Mr. Dix to Mr. Seward

No. 35]

Sir: I enclose a translation of the parts of the annual exposition of the condition of the French empire, presented by the government to the Senate and Corps Legislatif, relating to the United States and Mexico. The expression of good feeling in respect to the former and the unconditional abandonment of the latter are a true index of the more general feeling which exists here on both subjects. The paragraphs referred to will be found on pages 302 and 303 of the “Exposé” which I will send you in the despatch bag on Friday. It is too bulky for the mail.

I am, very respectfully, your obedient servant,

JOHN A. DIX.

Hon. William H. Seward, Secretary of State, Washington, D. C.

[Page 234]

[Extract from the annual exposition of the condition of the French empire.—Translation.]

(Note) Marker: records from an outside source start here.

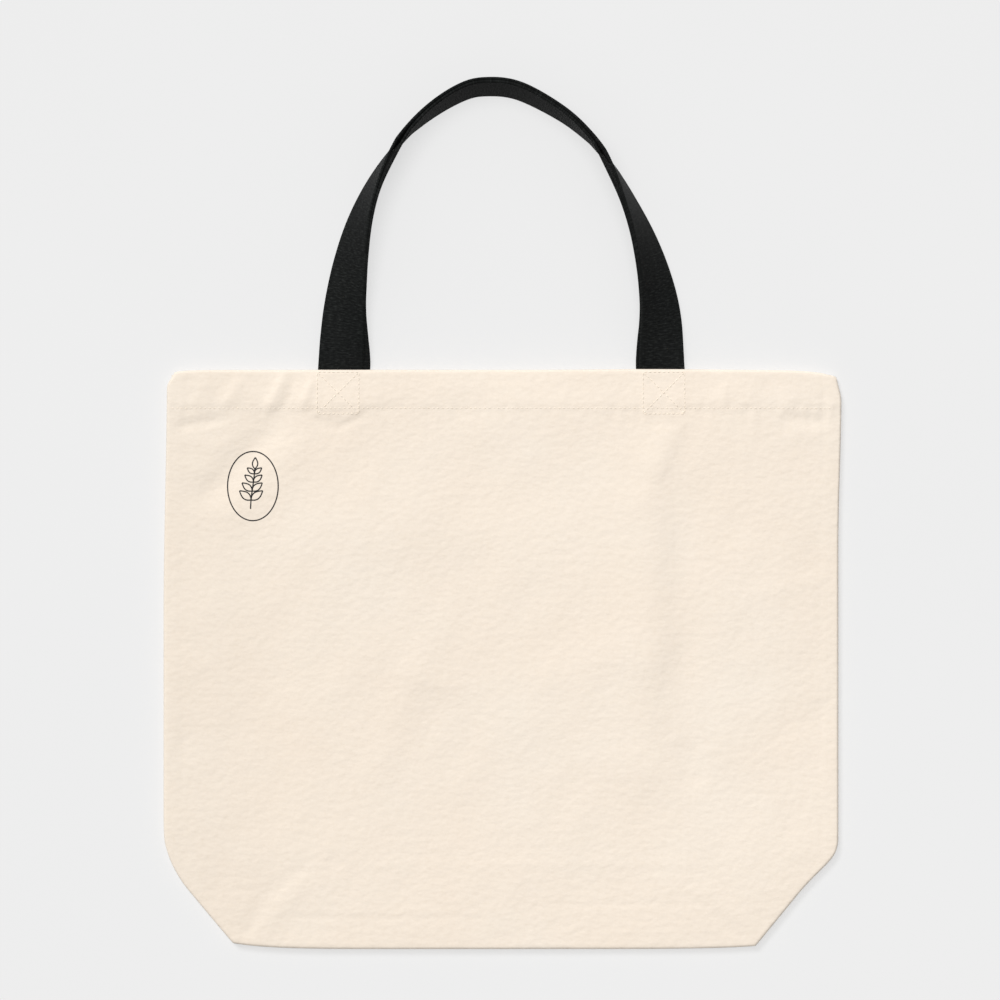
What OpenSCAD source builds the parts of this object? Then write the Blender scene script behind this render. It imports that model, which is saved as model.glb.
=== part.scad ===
/* [Bag body] */
// Width of the bag laid flat
bag_w = 480; // [400:5:560]
// Height of the bag, from the base fold to the mouth
bag_h = 411; // [320:1:480]
// Thickness of the empty bag laid flat
bag_t = 15; // [15:1:24]
// Thickness of the canvas
canvas_t = 1; // [0.6:0.1:1]
// Depth of the boxed base, front to back, when the bag is opened
base_depth = 120; // [80:5:140]
// Sideways run of each folded bottom corner
corner_run = 54; // [45:1:70]
// Height of each folded bottom corner
corner_rise = 67; // [55:1:80]
// Width of the seam allowances inside the bag
seam_w = 10; // [6:1:12]

/* [Mouth hem] */
// Depth of the hem around the mouth
hem_h = 28; // [24:1:40]

/* [Handles] */
// Width of the webbing
strap_w = 32; // [24:1:36]
// Thickness of the webbing
strap_t = 2; // [1.5:0.1:2]
// Distance from the bag's centre line to the middle of each front strap end
strap_x = 115.5; // [95:0.5:118]
// How much nearer the centre line the back strap ends are sewn
back_inset = 5; // [0:0.5:8]
// Distance from the mouth to the top of the arch's inner edge
handle_rise = 197.5; // [150:0.5:300]
// Clear space between the two arches, one inside the other
arch_gap = 3; // [2.6:0.1:4]
// Angle the webbing has turned onto its edge at the top of the arch
arch_twist = 90; // [80:1:90]

/* [Printed mark] */
// Width of the printed oval
mark_w = 37; // [20:1:80]
// Height of the printed oval
mark_h = 50; // [20:1:90]
// Width of the printed line
mark_line = 0.9; // [0.6:0.1:2]

/* [Hidden] */

canvas_colour = [0.94, 0.89, 0.82];
webbing_colour = [0.11, 0.12, 0.12];
thread_colour = [0.86, 0.80, 0.71];
ink_colour = [0.05, 0.05, 0.05];

// The bag lies on its back panel: X runs across it, Y from the base to the mouth, Z up.
half_w = bag_w / 2;
half_h = bag_h / 2;
base_half_w = half_w - corner_run;
fold_y = base_depth / 2 - half_h;

// Layers of the front half, from the outside in; the back half is the same upside down.
panel_z = bag_t - canvas_t;
turn_z = panel_z - canvas_t;
flap_z = turn_z - canvas_t;
hem_t = 2 * canvas_t;
front_strap_z = panel_z - hem_t - strap_t;
back_strap_z = canvas_t + hem_t;
back_strap_x = strap_x - back_inset;

side_seam_t = 3;
corner_seam_t = 3;
mouth_bend = 4;
side_bend = 16;
base_bend = 9;
bend_steps = 8;
seam_gap = 0.2;

thread_w = 0.7;
thread_t = 0.3;
stitch_inset = 1;
mouth_gap = 0.5;
strap_end_y = half_h - mouth_gap - strap_w / 2;
box_inset = 1.25;
box_stitch_w = strap_w - 2 * box_inset;

function unit(v) = v / norm(v);

// A corner at b rounded over the length d of both its sides.
function bend(a, b, c, d) =
    let (p = b + d * unit(a - b), q = b + d * unit(c - b))
    [for (i = [0 : bend_steps])
        let (t = i / bend_steps)
        (1 - t) * (1 - t) * p + 2 * t * (1 - t) * b + t * t * q];

function cat(lists) = [for (l = lists) for (p = l) p];

corners = [
    [half_w, half_h], [-half_w, half_h], [-half_w, corner_rise - half_h],
    [-base_half_w, -half_h], [base_half_w, -half_h], [half_w, corner_rise - half_h]
];
bends = [mouth_bend, mouth_bend, side_bend, base_bend, base_bend, side_bend];
outline = cat([for (i = [0 : 5])
    bend(corners[(i + 5) % 6], corners[i], corners[(i + 1) % 6], bends[i])]);

module slab(z, t) {
    translate([0, 0, z]) linear_extrude(t) polygon(outline);
}

// The layer of canvas turned in at the left bottom corner, up to the base's own fold.
module corner_flap(z, t) {
    translate([0, 0, z]) linear_extrude(t) intersection() {
        polygon(outline);
        polygon([corners[3], corners[2], [-base_half_w, fold_y]]);
    }
}

// The fold along the left diagonal edge, which joins the panel to its corner flap.
module corner_fold(z, t) {
    edge = unit(corners[2] - corners[3]);
    inward = canvas_t * [edge.y, -edge.x];
    translate([0, 0, z]) linear_extrude(t) intersection() {
        polygon(outline);
        polygon([corners[3], corners[2], corners[2] + inward, corners[3] + inward]);
    }
}

// One panel: its face, with a corner folded in at each end of the base.
module panel(face_z, flap_face_z) {
    slab(face_z, canvas_t);
    for (side = [0, 1]) mirror([side, 0, 0]) {
        corner_flap(flap_face_z, canvas_t);
        corner_fold(min(face_z, flap_face_z), 3 * canvas_t);
    }
}

module front_panel() {
    color(canvas_colour) panel(panel_z, flap_z);
}

module back_panel() {
    color(canvas_colour) panel(0, 2 * canvas_t);
}

// Section of the folded base: two legs joined by a round fold whose far side is at tip_y.
module base_section(low, high, tip_y) {
    r = (high - low) / 2;
    translate([-half_h, low]) square([half_h + tip_y - r, high - low]);
    translate([tip_y - r, low + r]) circle(r = r, $fn = 32);
}

module base_panel() {
    low = 2 * canvas_t;
    high = flap_z + canvas_t;
    color(canvas_colour)
        translate([-base_half_w, 0, 0])
            rotate([90, 0, 90])
                linear_extrude(2 * base_half_w) difference() {
                    base_section(low, high, fold_y);
                    base_section(low + canvas_t, high - canvas_t, fold_y - canvas_t);
                }
}

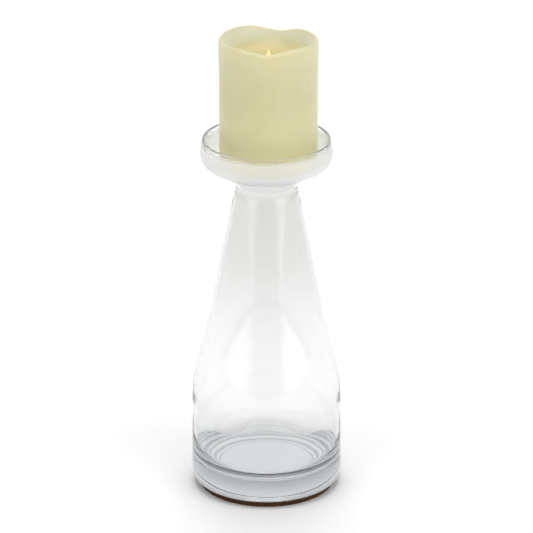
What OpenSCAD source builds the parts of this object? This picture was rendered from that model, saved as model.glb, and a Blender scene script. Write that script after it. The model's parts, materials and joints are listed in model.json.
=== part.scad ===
// Bottle-shaped glass candle holder with a battery pillar candle standing in its cup.
// Millimetres, +Z up. The origin is the centre of the pad's underside, where the holder stands.

/* [Glass] */
// Outside radius of the heavy base
base_r = 59.5; // [58.5:0.5:60.5]
// Height of the glass rim above the table
rim_z = 290; // [286:1:294]
// Thickness of the cup wall at the lip
lip_t = 2.2; // [1.8:0.1:2.6]
// Height of the inside floor
floor_z = 20.8; // [20:0.1:24]
// Radius of the mould ring in the underside of the base
ring_r = 38; // [30:0.5:44]
// Depth of the mould ring
ring_d = 0.7; // [0.4:0.1:1.5]

/* [Base pad] */
// Radius of the cork pad
pad_r = 54; // [50:0.5:55]
// Thickness of the cork
pad_t = 4.9; // [4:0.1:5.4]

/* [Candle] */
// Radius of the wax pillar at its foot
wax_r = 38.1; // [37.5:0.1:38.5]
// Height of the pillar to its mean rim
wax_h = 101.4; // [98:0.2:104]
// Height of the wax pool floor inside the rim
pool_z = 85; // [84:0.5:88]
// Sideways offset of the candle in the cup
cand_x = 1.5; // [0:0.1:1.5]
// Height of the candle's foot above the table
cand_z = 270.2; // [270.2:0.1:272]
// Height of the flame tip above the candle's foot
flame_z = 93.6; // [93:0.2:95]

/* [Battery door] */
// Length of the door
door_l = 32.4; // [31.6:0.1:32.6]
// Width of the door
door_w = 17.2; // [17:0.1:17.4]

/* [Switch] */
// Travel of the slide switch from one end to the other
switch_travel = 4; // [3:0.5:4]

/* [Hidden] */
$fn = 64;

film_t = 0.3;
glass_z = pad_t + film_t;              // underside of the glass
plate_z0 = 0.8; plate_z1 = 3.6;        // base plate, from the candle's foot
door_z1 = 2.4;                         // inner face of the door
hinge_y = door_w / 2; hinge_z = 2.0; hinge_r = 1.2; hinge_pin_r = 0.7;
core_r = 32.6; core_t = 1.4; core_z = 78;
cell_r = 7.1; cell_x = 7.6; bay_r = 7.7; bay_z = 57.9; box_z = 59.9;
board_z = 62.4; board_t = 1.6;
switch_y = -20.5;

// --- curves -------------------------------------------------------------
// Smooth curve through hand-chosen points: Hermite spans with chord-weighted slopes.
function dist(a, b) = norm(b - a);
function slope(p, i) =
    i == 0 ? (p[1] - p[0]) / dist(p[0], p[1])
    : i == len(p) - 1 ? (p[i] - p[i - 1]) / dist(p[i - 1], p[i])
    : let (h0 = dist(p[i - 1], p[i]), h1 = dist(p[i], p[i + 1]))
      ((p[i + 1] - p[i]) / h1 * h0 + (p[i] - p[i - 1]) / h0 * h1) / (h0 + h1);
function span(p, i, t) = let (h = dist(p[i], p[i + 1]))
    (2 * t^3 - 3 * t^2 + 1) * p[i] + (t^3 - 2 * t^2 + t) * h * slope(p, i)
    + (3 * t^2 - 2 * t^3) * p[i + 1] + (t^3 - t^2) * h * slope(p, i + 1);
function curve(p, n) = [for (i = [0 : len(p) - 2], k = [0 : n - 1]) span(p, i, k / n), p[len(p) - 1]];
function arc(c, r, a0, a1, n) = [for (k = [0 : n]) c + r * [cos(a0 + (a1 - a0) * k / n), sin(a0 + (a1 - a0) * k / n)]];

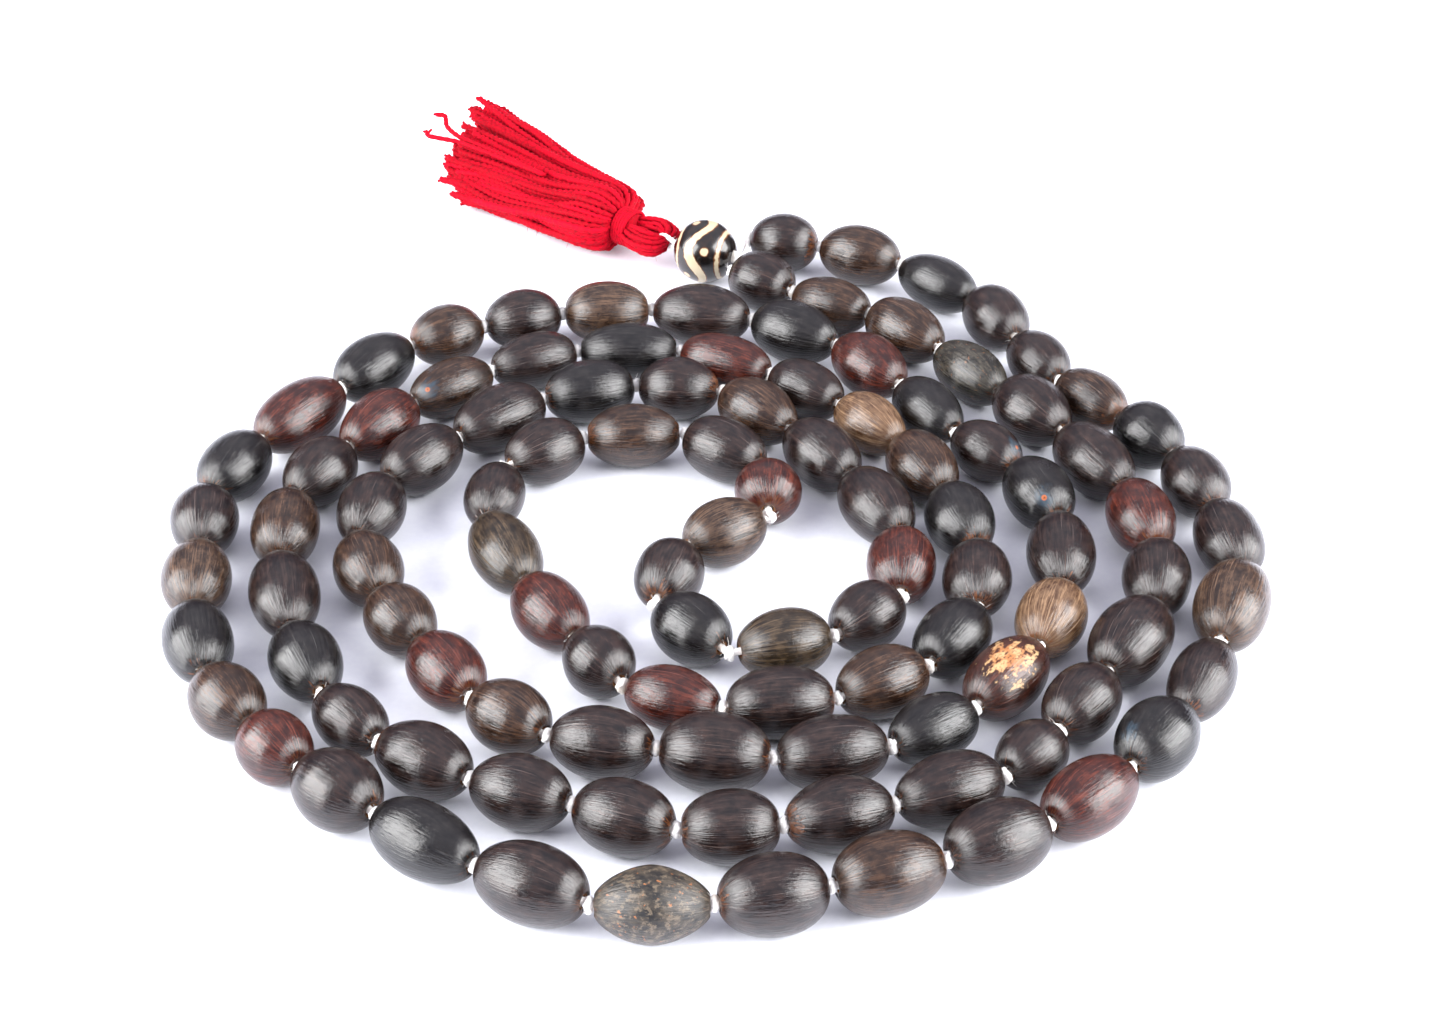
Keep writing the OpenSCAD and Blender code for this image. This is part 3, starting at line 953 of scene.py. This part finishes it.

In the United States the work of constitutional reconstruction continues. France sincerely applauds the wonderful activity with which that great nation is repairing the calamities of civil war. In the condition of the relations which exist between the different countries of the globe, the sufferings which are produced at one point are necessarily felt at all others. We have experienced the shock of the events which distracted the Union, and we are profiting by the revival of its industrial and commercial energies. No subject of disagreement exists at this moment between the two countries; on the contrary, everything is contributing more and more to bring them nearer to each other in their policy. His Majesty has received on a recent occasion the assurance of sentiments of friendship, which were expressed to him in the name of the United States, and which correspond perfectly with our own feelings. We take pleasure in arguing favorably into the future relations of the two governments, in respect to the different questions on which their interests may be found to coincide.

We need not recur at this time to the necessity which caused us to undertake the expedition to Mexico. We sought the redress of grievances of every description and denials of justice from which our people had suffered for many years; and, animated by that generous sentiment, which will always induce France to render her intervention useful wherever she shall be led to carry her arms, we did not refuse to unite in an attempt at regeneration, by which all interests would have profited. But in lending its co-operation to this work, the government of the Emperor had assigned beforehand a limit to its sacrifices, and the Emperor had fixed the end of the present year as the extreme term of our military occupation. The evacuation was to have been made in three detachments, the first leaving in the month of November, 1866, the second; in March, and the third in November, 1867. These arrangements, conformable to our previous intentions, had been made in the fullness of our liberty of action, and anything which had partaken of the nature of external pressure could only have placed us in the position, in spite of ourselves, of prolonging a state of things which we wished to abridge. Reasons arising out of our military situation determined the Emperor to modify the first arrangement by substituting for a partial evacuation at succeeding periods of time the simultaneous transportation home of our whole corps d’armée in the spring of the present year. These measures are now in a course of execution, and in the month of March next our troops will have left Mexico. Far from desiring to free itself from engagements which it has contracted on its own account, and which it has publicly announced, the government of the Emperor will thus hasten their fulfilment.